I’m proud to say that my friend and Queer rights activist Darrell Gordon was one of the people who received awards from Pathfinders Prevention Education Fund, a Chicago Westside community-based non-profit HIV/AIDS education and training organization. The awards were for dedication to equal access to healthcare for all and HIV/AIDS prevention.
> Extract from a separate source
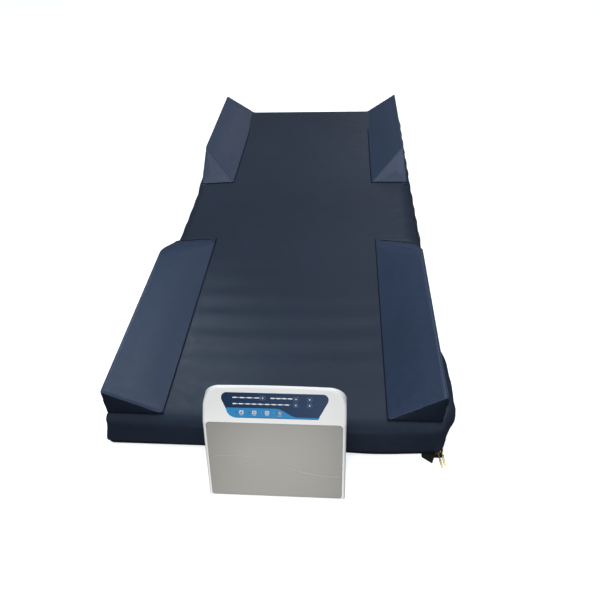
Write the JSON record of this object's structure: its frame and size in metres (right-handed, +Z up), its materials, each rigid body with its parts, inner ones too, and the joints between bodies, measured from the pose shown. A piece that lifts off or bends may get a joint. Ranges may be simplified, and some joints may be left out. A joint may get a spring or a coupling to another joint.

Have you heard about the young man named Steven Kyle Askew killed by police while asleep in his car? This happened in Memphis. He was murdered by two police officers on Jan. 17, 2013, at 10 PM while he lay asleep waiting for a girlfriend to come home from work. These officers, Ned Aufdenkamp, who has a very checkered past, and Matthew Dyess are back on the force though the investigation has not been completed. The officers, who were at this apartment complex investigating loud music, claimed that they saw Steven asleep and knocked on the window and gave “verbal commands” and that Steven pointed a gun at them. The autopsy showed that he was shot from the rear of the vehicle and in the back multiple times. Steven had no criminal record and was not doing anything wrong. Let’s try to get justice for Steven by signing this petition to the Federal Justice Department for an independent investigation:



Akiel Denkins, a young Black man, was shot and killed by a Raleigh cop on Feb. 29. This was followed by marches and vigils. According to articles, some people told Akiel’s mom that he was unarmed and shot in the back while fleeing. The police say a gun was found near the body. Even though the media will focus on Akiel’s arrest record, there is nothing more serious than law enforcement’s lethal force, nothing more serious than another dead young Black man. Black Lives Matter, no matter the details.

White woman
Raleigh, N.C.


A referendum which would have allowed Bolivian President Evo Morales to run for another presidential term was narrowly defeated, 52% to 48%. Morales, the first Indigenous president, battled against a neoliberal elite, significantly reducing poverty, creating a far more progressive Constitution and ending significant parts of Bolivia’s historical racist rule against its Indigenous majority. However, the social upheaval carried out by Bolivia’s impoverished masses in 2000-2005 was demanding a far deeper social transformation than Morales and his party were prepared to undertake. Where 2000-2005 demonstrated a massive social movement from below as the motor of social change, post-2005 rule focused more on state intervention in the economy. Thus, conflict between social movements and the state, whether in the Indigenous city El Alto or in the fight for Indigenous rights in the TIPNIS region, came to the fore. Did this not set the ground for the defeat of the electoral referendum? Can the social movements from below now regain their initiative?

Eugene Walker
Mexico City


For months it has looked like the Trump campaign was modeled on the George Wallace movement and Mussolini’s rise to power, combined with Silvio Berlusconi’s control of the media. But as Trump keeps topping himself with baser slurs against Mexicans and Muslims, this birther candidate has gathered into the fold all manner of white supremacists, from the Klan leader and international genocide supporter David Duke to the prominent Nazi who roughed up a Black woman at a Trump rally in Louisville, Ky., at Trump’s instigation. The belated attacks from Republicans will likely have no effect, as the rest of the party is, as you hear Trump supporters say, thinking what Trump dares to say out loud.